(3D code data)
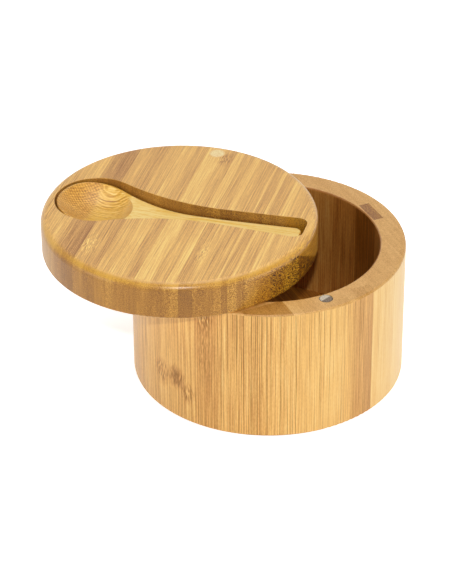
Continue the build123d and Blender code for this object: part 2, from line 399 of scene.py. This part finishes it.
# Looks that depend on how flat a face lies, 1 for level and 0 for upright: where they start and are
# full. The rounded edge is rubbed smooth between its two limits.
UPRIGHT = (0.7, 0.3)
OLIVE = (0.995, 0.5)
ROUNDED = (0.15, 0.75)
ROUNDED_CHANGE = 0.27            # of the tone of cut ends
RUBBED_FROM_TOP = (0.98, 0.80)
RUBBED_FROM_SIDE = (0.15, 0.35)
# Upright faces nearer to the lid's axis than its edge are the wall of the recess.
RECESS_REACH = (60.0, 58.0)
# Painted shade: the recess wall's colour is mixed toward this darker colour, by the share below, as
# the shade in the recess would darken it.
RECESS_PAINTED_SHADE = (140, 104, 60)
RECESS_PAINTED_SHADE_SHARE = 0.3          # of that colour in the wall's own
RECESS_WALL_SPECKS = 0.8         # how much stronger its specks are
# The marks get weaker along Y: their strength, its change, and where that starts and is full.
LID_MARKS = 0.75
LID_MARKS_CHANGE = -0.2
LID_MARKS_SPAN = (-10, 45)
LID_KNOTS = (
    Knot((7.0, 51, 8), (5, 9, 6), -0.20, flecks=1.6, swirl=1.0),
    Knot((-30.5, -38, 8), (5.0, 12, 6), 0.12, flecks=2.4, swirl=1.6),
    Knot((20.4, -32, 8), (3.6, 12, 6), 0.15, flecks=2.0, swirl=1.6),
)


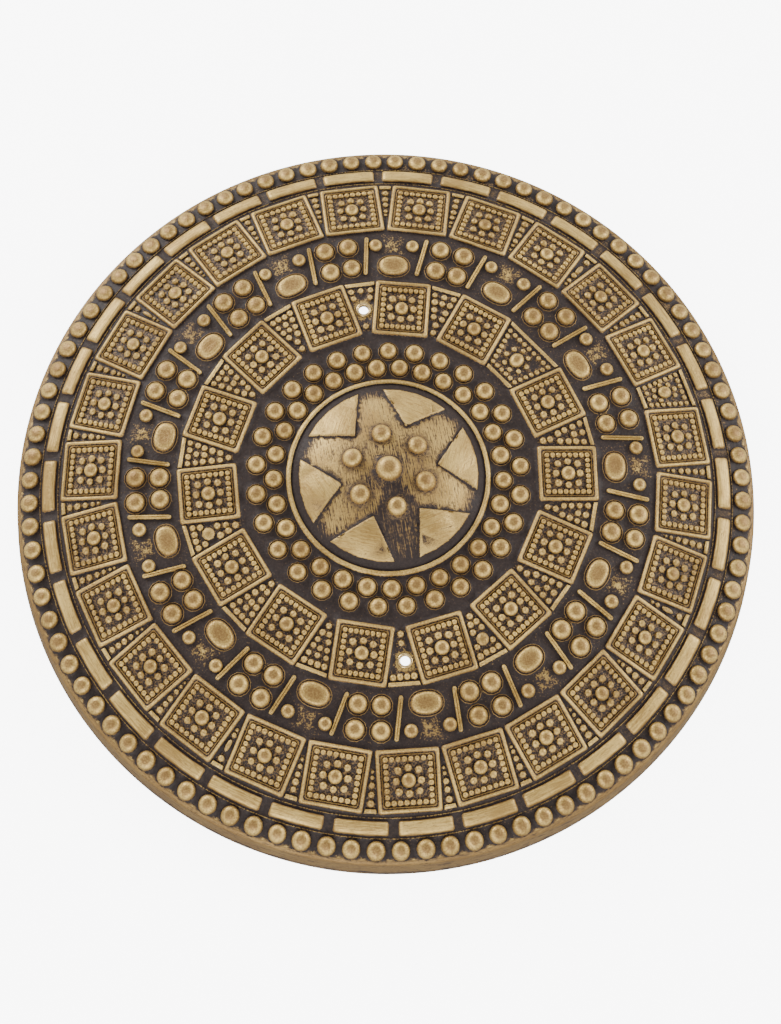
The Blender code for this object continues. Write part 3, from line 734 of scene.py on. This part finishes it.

**Requirements:**
Locate and copy each line in the data above that includes the word "object".

**Solution for this exercise:**
Continue the build123d and Blender code for this object: part 2, from line 399 of scene.py. This part finishes it.
The Blender code for this object continues. Write part 3, from line 734 of scene.py on. This part finishes it.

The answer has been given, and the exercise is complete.